§ **Problem to solve**
Pick out the lines in the listing below that contain the word "frame" and copy them.

== Records for this task

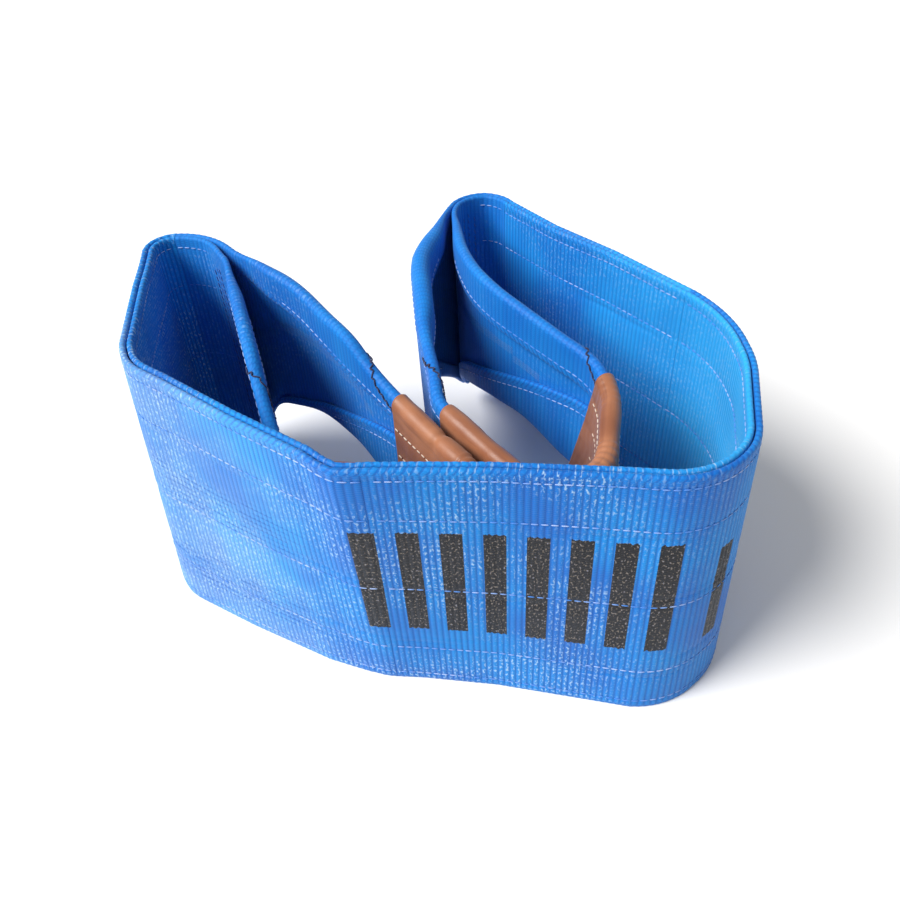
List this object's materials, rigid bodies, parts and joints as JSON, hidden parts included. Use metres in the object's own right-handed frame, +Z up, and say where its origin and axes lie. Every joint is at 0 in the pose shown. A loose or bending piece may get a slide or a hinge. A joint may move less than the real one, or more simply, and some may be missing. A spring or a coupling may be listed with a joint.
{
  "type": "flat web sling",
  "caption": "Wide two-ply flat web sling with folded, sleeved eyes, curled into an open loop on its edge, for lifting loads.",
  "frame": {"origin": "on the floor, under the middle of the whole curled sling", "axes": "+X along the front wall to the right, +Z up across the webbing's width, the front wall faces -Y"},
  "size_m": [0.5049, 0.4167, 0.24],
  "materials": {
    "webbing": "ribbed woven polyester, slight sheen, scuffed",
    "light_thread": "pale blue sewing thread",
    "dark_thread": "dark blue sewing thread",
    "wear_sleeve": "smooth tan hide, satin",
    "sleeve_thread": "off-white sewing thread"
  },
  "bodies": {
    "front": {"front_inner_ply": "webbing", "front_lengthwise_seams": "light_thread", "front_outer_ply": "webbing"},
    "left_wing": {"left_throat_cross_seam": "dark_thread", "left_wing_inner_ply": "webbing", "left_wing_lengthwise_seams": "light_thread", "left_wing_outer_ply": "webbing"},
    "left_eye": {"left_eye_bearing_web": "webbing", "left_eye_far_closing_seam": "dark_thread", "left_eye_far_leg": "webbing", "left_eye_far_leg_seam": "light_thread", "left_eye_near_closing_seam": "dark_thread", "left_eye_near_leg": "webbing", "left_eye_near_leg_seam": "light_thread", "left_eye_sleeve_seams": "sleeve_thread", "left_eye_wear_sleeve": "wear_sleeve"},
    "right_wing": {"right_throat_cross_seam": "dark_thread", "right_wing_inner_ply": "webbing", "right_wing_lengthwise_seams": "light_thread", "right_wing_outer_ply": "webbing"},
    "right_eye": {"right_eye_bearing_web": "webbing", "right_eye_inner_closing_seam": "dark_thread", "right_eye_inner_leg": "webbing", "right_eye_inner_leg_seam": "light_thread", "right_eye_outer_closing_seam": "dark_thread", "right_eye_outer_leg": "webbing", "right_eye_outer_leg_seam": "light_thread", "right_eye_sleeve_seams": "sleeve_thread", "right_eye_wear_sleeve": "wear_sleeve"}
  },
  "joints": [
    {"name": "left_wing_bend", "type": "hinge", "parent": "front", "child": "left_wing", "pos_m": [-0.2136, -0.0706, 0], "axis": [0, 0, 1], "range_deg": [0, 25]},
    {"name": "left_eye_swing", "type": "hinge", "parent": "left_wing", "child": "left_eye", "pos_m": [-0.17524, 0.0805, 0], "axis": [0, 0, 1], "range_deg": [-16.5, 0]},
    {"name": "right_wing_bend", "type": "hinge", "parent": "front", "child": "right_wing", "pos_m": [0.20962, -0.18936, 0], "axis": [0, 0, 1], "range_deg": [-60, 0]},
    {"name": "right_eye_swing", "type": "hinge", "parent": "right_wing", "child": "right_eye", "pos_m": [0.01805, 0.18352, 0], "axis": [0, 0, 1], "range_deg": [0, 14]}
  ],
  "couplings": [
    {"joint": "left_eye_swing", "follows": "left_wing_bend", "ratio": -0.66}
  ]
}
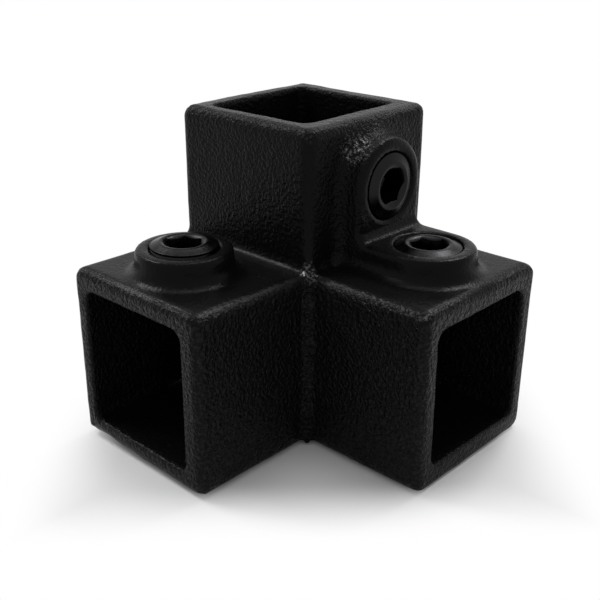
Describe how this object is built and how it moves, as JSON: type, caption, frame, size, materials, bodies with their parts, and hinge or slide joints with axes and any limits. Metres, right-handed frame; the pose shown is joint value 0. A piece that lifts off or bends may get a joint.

====

§ **Output**
List this object's materials, rigid bodies, parts and joints as JSON, hidden parts included. Use metres in the object's own right-handed frame, +Z up, and say where its origin and axes lie. Every joint is at 0 in the pose shown. A loose or bending piece may get a slide or a hinge. A joint may move less than the real one, or more simply, and some may be missing. A spring or a coupling may be listed with a joint.
  "frame": {"origin": "on the floor, under the middle of the whole curled sling", "axes": "+X along the front wall to the right, +Z up across the webbing's width, the front wall faces -Y"},
Describe how this object is built and how it moves, as JSON: type, caption, frame, size, materials, bodies with their parts, and hinge or slide joints with axes and any limits. Metres, right-handed frame; the pose shown is joint value 0. A piece that lifts off or bends may get a joint.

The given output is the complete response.